The officer authorizes the Senate office to initiate the Department of the Navy inquiry. The submitted package includes a member brief, a complaint summary, and a formal consolidated inquiry document with twenty-three enumerated oversight questions. An interim response is requested within thirty days of filing. The document package is locked.
The Department of the Navy FOIA/PA Program Office issues three separate expedited-processing denials across the officer's Navy Privacy Act and FOIA requests. A concurrent Board for Correction of Naval Records FOIA denial is issued. Multiple Navy denials cite 32 C.F.R. Part 701 - a regulation that has been [Reserved] on the Electronic Code of Federal Regulations since 2018. The pattern documents procedural obstruction of the record-building necessary to challenge the underlying promotion hold.

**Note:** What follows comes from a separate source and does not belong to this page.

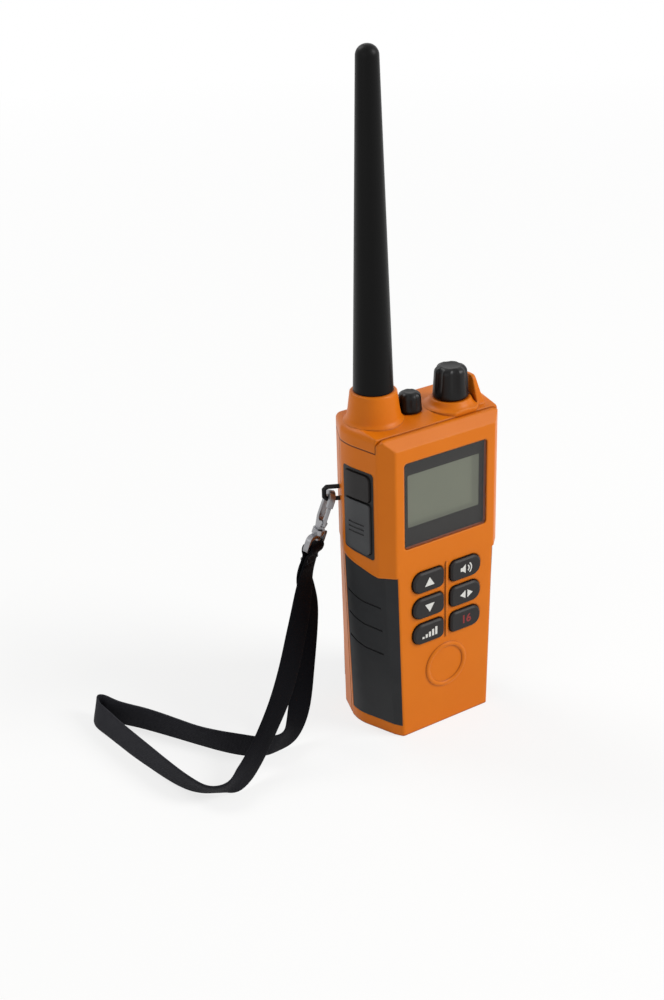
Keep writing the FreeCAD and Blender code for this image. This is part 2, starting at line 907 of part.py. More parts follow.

Formal appeals filed to the Office of the Judge Advocate General (Code 14) on the Navy expedited denials and on a full-denial determination. A separate Board for Correction of Naval Records appeal is filed through the Department of the Navy SecureRelease portal. Additional fee waiver and expedited-processing denials from the Marine Corps FOIA processing office trigger a parallel appeal batch. The appeal record preserves the regulatory-citation defect (32 C.F.R. Part 701 [Reserved]) for review.
The public-record site is updated across the statement, timeline, research, and congressional brief pages. The update reconciles all statutory language against Mitchell v. Phelan, corrects public-record counts and durations, and adds the current congressional engagement status. All overclaim language ("hard cap," "no extension mechanism") is removed from the public record.
Per multiple chain of command Judge Advocate officers and officers within the DC M&RA Manpower Management Division: administrative processing after case closure is expected to require an additional 3–6 months simply to obtain a SECNAV signature/approval to lift the promotion delay.